Her tuneless chanting sounds like an asylum intern which might have
been the point anyway. Good for Lundblad though, whose tracks are far
more digestable with Stenstedt's unmusical vocal spurts obscuring
most of the other tracks here. Needless to say, the instrumentals –
too few in numbers and including a remake of "Boojwah Bas-tu" originally in a shorter version on their debut – are the most appealing efforts in this
could-have-been-a-lot-better selection.
Boojwah Kids returned in 1983 with one
further 7” EP entitled ”Fake Golden Palmtrees” on the Slick
label. Fittingly enough, as their music had gotten a bit more
straight-ahead and polished by then, and also sung in English.
Thankfully they had lost synapse sniper Stenstedt – but also a fair
bit of their relative relevance. A live tape from the Tonkraft radio
session also exists but remains officially unreleased.
"Hatten av" + "Med Oasen mot asen"
"Trång tågkorridor"
"Boojwah Bas-tu"
"Spansk sluttning"
"Telepati"
"Med en duns slutar alla att hoppas"
WHITE ORANGE – White Orange (Caprice, 1980)
Instrumental
International relevance: ***
Partly formulaic, partly overwrought
jazz rock by a one-off outfit on Caprice Records with a former
Gimmicks member plus a slew of session players.

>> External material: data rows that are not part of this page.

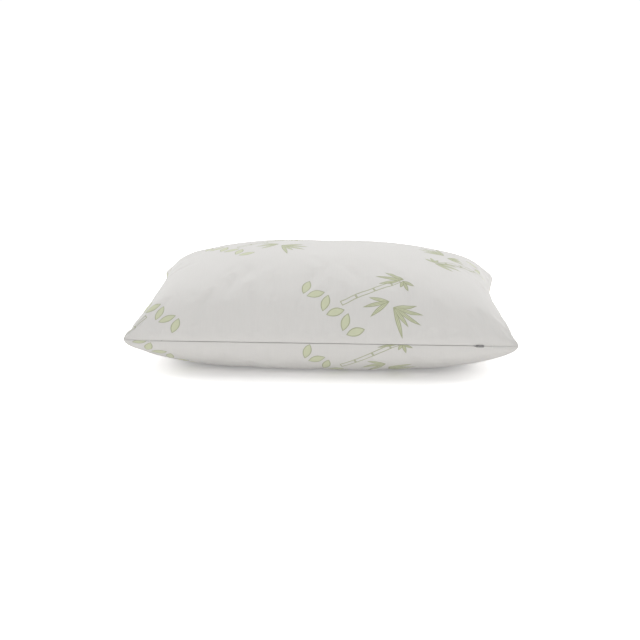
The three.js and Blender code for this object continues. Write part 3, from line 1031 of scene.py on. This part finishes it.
def cubic_weights(count: int, lines: Floats) -> Floats:
    """Weights that read an even row of samples, from -1 to 1, at other places.

    They are Catmull and Rom's: between two samples the value follows the cubic through them whose slope at
    each is half the difference between that sample's neighbours.

    Args:
        count: how many samples there are.
        lines: where they are read.

    Returns:
        One row of weights for each place that is read.
    """
    at = np.clip((lines + 1) / 2 * (count - 1), 0, count - 1 - 1e-9)
    start = np.floor(at).astype(int)
    f = at - start
    shares = np.stack(
        [
            0.5 * (-f + 2 * f**2 - f**3),
            0.5 * (2 - 5 * f**2 + 3 * f**3),
            0.5 * (f + 4 * f**2 - 3 * f**3),
            0.5 * (-(f**2) + f**3),
        ]
    )
    weights = np.zeros((len(lines), count))
    for k in range(4):
        np.add.at(weights, (np.arange(len(lines)), np.clip(start + k - 1, 0, count - 1)), shares[k])
    return weights


@dataclass
class Settling:
    """How the filled cover settles: a cloth simulation of the closed bag, blown up by its fill.

    The bag starts on the form, a little baggy and slightly uneven. Its seam and its foot are held still.
    """

    form: PillowForm
    columns: int = 145
    rows: int = 97
    frames: int = 24
    slack: float = 0.020
    pressure: float = 3.0
    stiffness: float = 0.4
    unevenness: float = 0.0006
    bump_samples: tuple[int, int] = (25, 17)
    swelling_samples: tuple[int, int] = (9, 7)
    swelling_kept: float = 0.15
    seam_fade: float = 7.0
    most: float = 0.006
    underside_share: float = 0.35
    off_floor: float = 0.002
    on_floor: float = 0.0005
    seed: int = 7
    moves: dict[Side, Floats] = field(default_factory=dict)

    def _bag(self) -> tuple[Floats, Floats, Floats]:
        """Builds the closed bag.

        Returns:
            Its points, its faces, and the bottom grid's vertex numbers.
        """
        u, v = np.linspace(-1, 1, self.columns), np.linspace(-1, 1, self.rows)
        grids = {side: self.form.surface(u, v, side, Layer()) for side in Side}
        chance = np.random.default_rng(self.seed)
        coarse = chance.normal(0, self.unevenness, (2, *self.bump_samples))
        bumps = cubic_weights(self.bump_samples[0], u) @ coarse @ cubic_weights(self.bump_samples[1], v).T
        inner = np.zeros((self.columns, self.rows), dtype=bool)
        inner[2:-2, 2:-2] = True
        for side, bump in zip(Side, bumps):
            grids[side][..., 2] += np.where(inner & (grids[side][..., 2] > self.off_floor), bump, 0)
        top = np.arange(self.columns * self.rows).reshape(self.columns, self.rows)
        bottom = top.copy()
        free = np.zeros_like(inner)
        free[1:-1, 1:-1] = True
        bottom[free] = top.size + np.arange(free.sum())
        points = np.concatenate([grids[Side.TOP].reshape(-1, 3), grids[Side.BOTTOM][free]])
        quads = grid_faces(self.columns, self.rows)
        faces = np.concatenate([quads, bottom.ravel()[quads][:, ::-1]])
        return points, faces, bottom

    def run(self) -> None:
        """Simulates the bag, and keeps how far each point of both halves moved."""
        points, faces, bottom = self._bag()
        bag = mesh_piece("settling_bag", points, faces)
        held = bag.vertex_groups.new(name="held")
        rim = np.ones((self.columns, self.rows), dtype=bool)
        rim[1:-1, 1:-1] = False
        top = np.arange(rim.size).reshape(rim.shape)
        still = np.concatenate([top[rim], np.flatnonzero(points[:, 2] < self.on_floor)])
        held.add([int(k) for k in np.unique(still)], 1.0, "REPLACE")
        cloth = bag.modifiers.new("cloth", "CLOTH")
        cloth.settings.quality = 5
        cloth.settings.vertex_group_mass = held.name
        cloth.settings.shrink_min = -self.slack
        cloth.settings.bending_stiffness = self.stiffness
        cloth.settings.use_pressure = True
        cloth.settings.uniform_pressure_force = self.pressure
        cloth.settings.effector_weights.gravity = 0
        cloth.point_cache.frame_start = 1
        cloth.point_cache.frame_end = self.frames
        for step in range(1, self.frames + 1):
            bpy.context.scene.frame_set(step)
        settled = bag.evaluated_get(bpy.context.evaluated_depsgraph_get()).data
        final = np.empty(len(points) * 3, dtype=np.float32)
        settled.vertices.foreach_get("co", final)
        moved = final.reshape(-1, 3) - points
        self.moves = {
            Side.TOP: self._creases(moved[top]),
            Side.BOTTOM: self._creases(moved[bottom]) * self.underside_share,
        }
        bpy.data.objects.remove(bag)
        bpy.context.scene.frame_set(1)
        for side, kept in self.moves.items():
            furthest = float(np.linalg.norm(kept, axis=2).max())
            log.info("%s creases: up to %.1f mm", side.name, 1000 * furthest)

    def _creases(self, moved: Floats) -> Floats:
        """Takes most of the broad swelling out of the moves, and leaves the creases.

        The swelling is the smooth surface through a few even samples that fits the moves best. What is left
        fades out at the seam, and no point moves further than the most allowed.

        Args:
            moved: how far each point of a half moved, by column, then row.

        Returns:
            The moves that are kept.
        """
        u, v = np.linspace(-1, 1, self.columns), np.linspace(-1, 1, self.rows)
        along, across = (cubic_weights(n, lines) for n, lines in zip(self.swelling_samples, (u, v)))
        samples = np.einsum("iu,jv,uvk->ijk", np.linalg.pinv(along), np.linalg.pinv(across), moved)
        swelling = np.einsum("ui,vj,ijk->uvk", along, across, samples)
        fade = [np.clip(self.seam_fade * np.cos(lines * QUARTER_TURN), 0, 1) for lines in (u, v)]
        kept = (moved - (1 - self.swelling_kept) * swelling) * (fade[0][:, None] * fade[1])[..., None]
        far = np.linalg.norm(kept, axis=2, keepdims=True)
        return kept * self.most * np.tanh(far / self.most) / np.maximum(far, 1e-9)

    def at(self, side: Side, u: Floats, v: Floats) -> Floats:
        """Reads how far a half of the cover moved at other lines.

        Args:
            side: the top or the underside.
            u: the lines along the zip.
            v: the lines across it.

        Returns:
            The moves, by u, then v.
        """
        along, across = cubic_weights(self.columns, u), cubic_weights(self.rows, v)
        return np.einsum("ui,vj,ijk->uvk", along, across, self.moves[side])


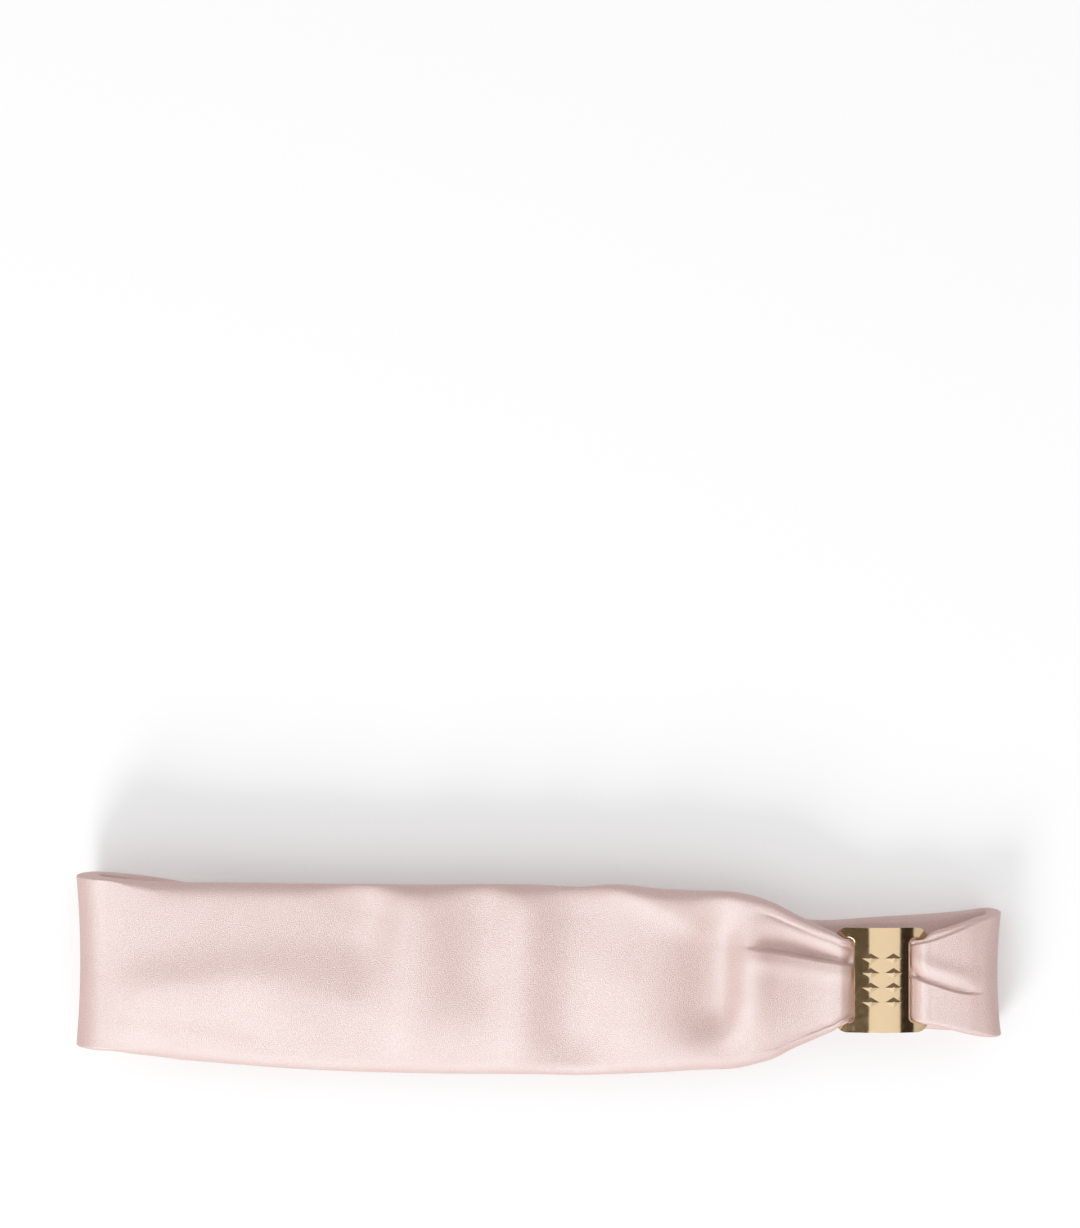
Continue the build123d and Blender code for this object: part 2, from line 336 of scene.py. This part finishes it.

Typical sterile
turn-of-the-decade production and competent and mostly soul-bereft
playing with the mandatory jazz funk and samba moves. Parts of it
sounds like background music to a 'B' grade TV movie. Only for
seasoned genre freaks who can't get enough of castrated fusion
albums, but chances are even they might write this off as as pale and colourless as the fruit on the album cover. Not even the collector cognoscenti cares about this - it can still be found for next to nothing (which is still too much).